Return, unaltered, every line from the beginning of the material below up to and including the one with "roof_crown_z = gutter_z".

--- BEGIN Material supplied ---

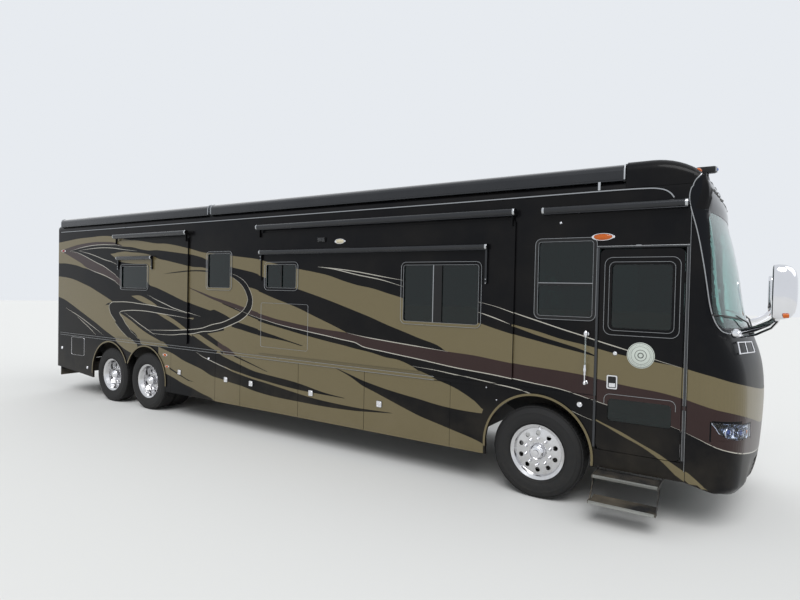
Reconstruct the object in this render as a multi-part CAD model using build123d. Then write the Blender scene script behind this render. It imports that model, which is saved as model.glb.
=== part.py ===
"""Tri-axle motor coach with a lived-in body: frame, axles, wheels, shell, doors and slide-out rooms.

Millimetres. X runs forward, Y to the driver's (left) side, Z up. While the pieces are made, X = 0 is
the front axle; write() then moves each by front_axle_x, so that the origin lies on the ground under
the middle of the whole vehicle.
"""
from build123d import *
from math import atan2, cos, pi, sin, sqrt
import os

os.makedirs("parts", exist_ok=True)

# Whole vehicle
front_axle_x = 4180.0        # front axle, ahead of the vehicle's middle
half_width = 1275.0          # side panels, from the centre line
rear_x = -10600.0            # flat of the rear cap
nose_x = 2105.0              # furthest point of the nose
cap_front_x = 1478.0         # joint between side wall and front cap
cap_rear_x = -10420.0        # joint between side wall and rear cap
skirt_low_z = 400.0          # bottom of the lower side panels
front_low_z = 495.0          # their bottom ahead of the front wheel
belt_z = 1190.0              # underside of the belt rail
belt_height = 45.0
belt_proud = 10.0
gutter_z = 3340.0            # top of the flat side wall
roof_edge_radius = 170.0
roof_crown_z = gutter_z + 275.0   # roof on the centre line

# Walls
wall = 45.0                  # laminated side wall
skin = 30.0                  # lower side panels and bay doors
shell = 40.0                 # moulded caps
roof_wall = 60.0
deck_top_z = belt_z + belt_height
deck_thick = 50.0
deck_low_z = deck_top_z - deck_thick
panel_gap = 6.0              # shut line round every door
seat = 0.3                   # gap between pieces that are fastened or run on one another

# Wheels and axles
drive_x = -7332.0
tag_x = -8511.0
wheel_z = 515.0
tyre_radius = wheel_z
tyre_half = 146.0
seat_radius = 286.0          # rim under the tyre's bead
flange_radius = 308.0
flange_thick = 12.0
rim_half = 126.0
rim_wall = 12.0
single_wheel_y = half_width - 175.0   # middle of a single tyre, and of the outer tyre of a pair
twin_pitch = 338.0
arch_radius = 600.0
arch_z = 550.0
kingpin_y = single_wheel_y - 220.0
kingpin_radius = 20.0
spindle_radius = 42.0
running = 0.1                # radial clearance of a turning fit

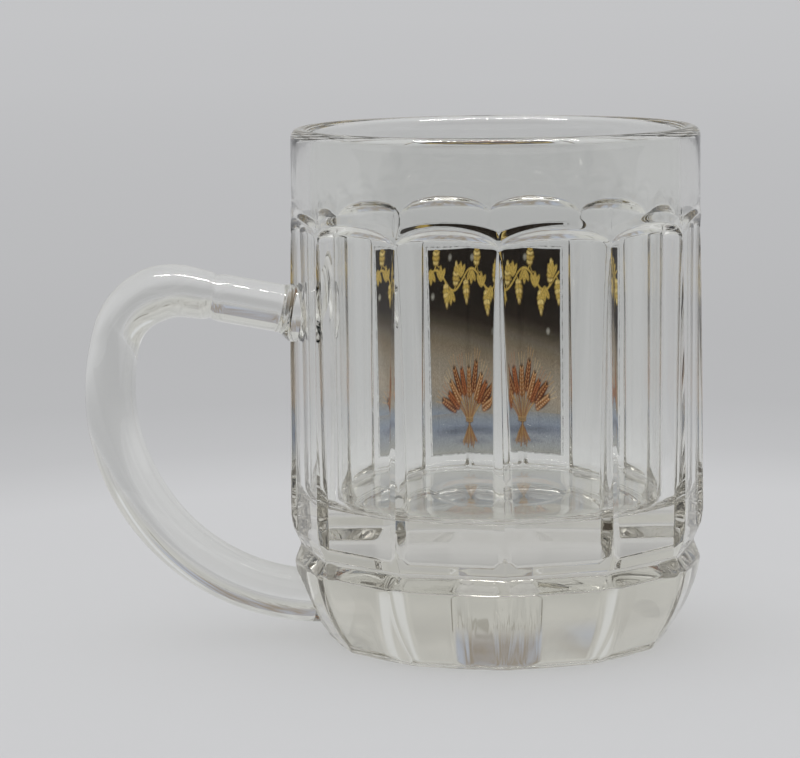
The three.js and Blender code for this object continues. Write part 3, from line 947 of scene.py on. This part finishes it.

--- END Material supplied ---

_Expected answer_
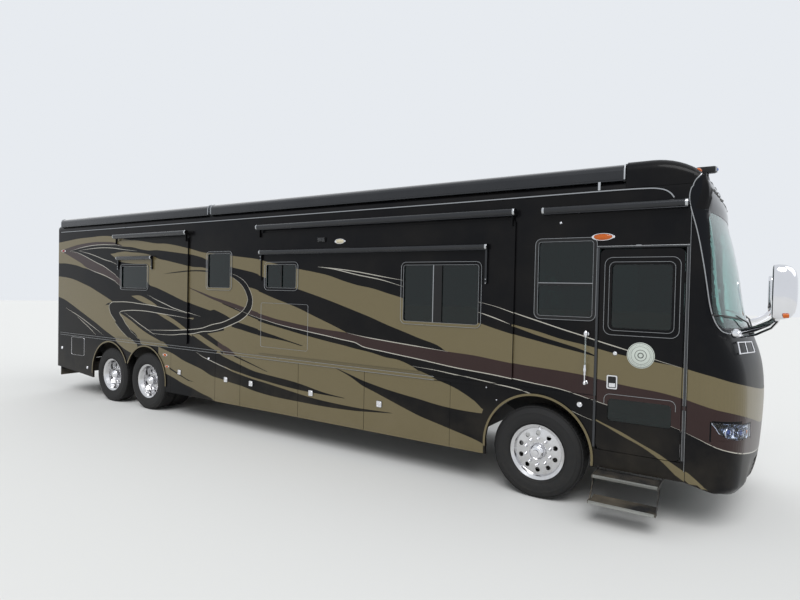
Reconstruct the object in this render as a multi-part CAD model using build123d. Then write the Blender scene script behind this render. It imports that model, which is saved as model.glb.
=== part.py ===
"""Tri-axle motor coach with a lived-in body: frame, axles, wheels, shell, doors and slide-out rooms.

Millimetres. X runs forward, Y to the driver's (left) side, Z up. While the pieces are made, X = 0 is
the front axle; write() then moves each by front_axle_x, so that the origin lies on the ground under
the middle of the whole vehicle.
"""
from build123d import *
from math import atan2, cos, pi, sin, sqrt
import os

os.makedirs("parts", exist_ok=True)

# Whole vehicle
front_axle_x = 4180.0        # front axle, ahead of the vehicle's middle
half_width = 1275.0          # side panels, from the centre line
rear_x = -10600.0            # flat of the rear cap
nose_x = 2105.0              # furthest point of the nose
cap_front_x = 1478.0         # joint between side wall and front cap
cap_rear_x = -10420.0        # joint between side wall and rear cap
skirt_low_z = 400.0          # bottom of the lower side panels
front_low_z = 495.0          # their bottom ahead of the front wheel
belt_z = 1190.0              # underside of the belt rail
belt_height = 45.0
belt_proud = 10.0
gutter_z = 3340.0            # top of the flat side wall
roof_edge_radius = 170.0
roof_crown_z = gutter_z + 275.0   # roof on the centre line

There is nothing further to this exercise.